A la luz del espiritismo, se pueden ampliar los horizontes de la ecología, transitando más allá de la concepción física y ambientalista, hacia una visión holística que identifique al ser humano como un ente bio-psico-socio-espiritual, como un espíritu encarnado inmerso en un eterno proceso evolutivo, que realiza sus aprendizajes en numerosas existencias. Considerado como entidad psíquica, también influye en su entorno mediante sus pensamientos y manifestaciones, y puede generar ambientes positivos impregnados de amor y buenas vibraciones, pero también puede generar atmósferas cargadas de pesadas vibraciones, desencadenadas por sentimientos de odio, envidia, venganza, orgullo u otras demostraciones de inferioridad mental. Todo esto, en directa correlación con la condición evolutiva del espíritu, encarnado o desencarnado. Hay contaminación física igual que mental o emocional, por lo que, desde la perspectiva espírita, el campo de la ecología puede ensancharse notablemente.

CEPA –Asociación Espírita Internacional- está ya anunciando la celebración de su XXIII Congreso, en Salou, España, entre el 9 y el 12 de octubre de 2020, el cual presenta como lema central una fascinante invitación a reflexionar sobre un asunto crucial: EL ESPIRITISMO ANTE LOS DESAFÍOS HUMANOS. Entre estos desafíos, el ecológico reviste una extraordinaria relevancia, como hemos tratado de puntualizar en este apunte, a modo de editorial.

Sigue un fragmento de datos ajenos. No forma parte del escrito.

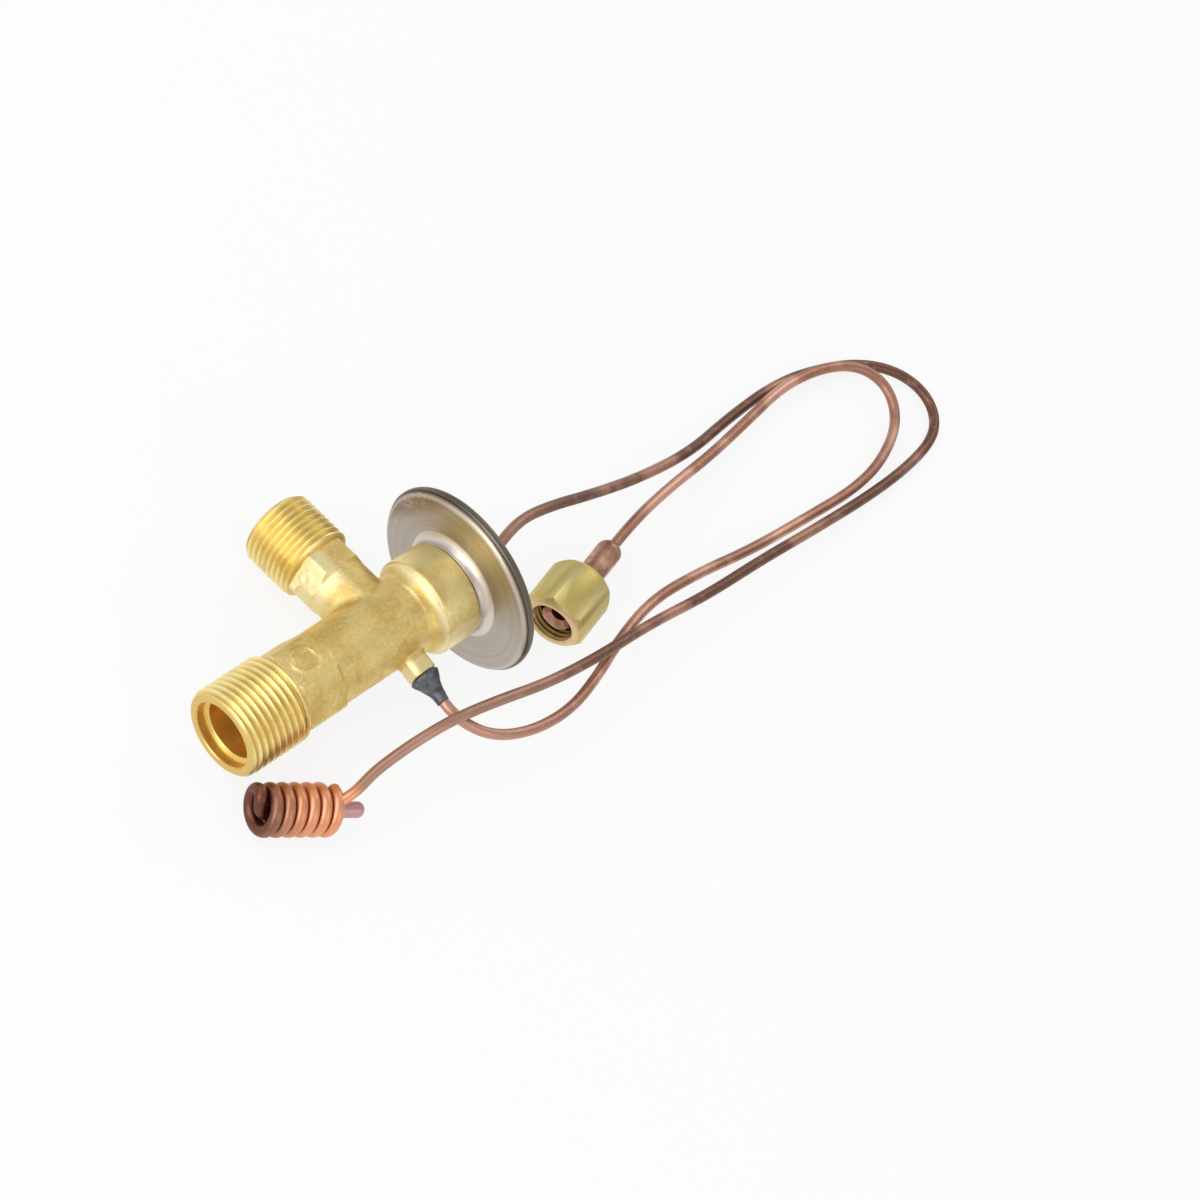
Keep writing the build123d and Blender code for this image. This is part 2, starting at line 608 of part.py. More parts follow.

Hay otros retos para el ser humano de nuestro tiempo, también muy pertinentes y oportunos, que serán abordados con criterio, sensatez y ánimo constructivo, siempre aprovechando el extraordinario repertorio conceptual y ético proporcionado por la doctrina kardecista, entre los cuales nos permitimos asomar: el desafío de la educación, el desafío de la paz, el desafío de la libertad, el desafío democrático, el desafío de la equidad, el desafío de la justicia, el desafío científico y tecnológico, el desafío económico, el desafío humanista, el desafío espiritualista, y en el más amplio de los significados, el desafío del amor.

El espiritismo tiene mucho que decir y ofrecer, sobre todo si es asumido como una filosofía libre y abierta, concebida para el despertar de la consciencia.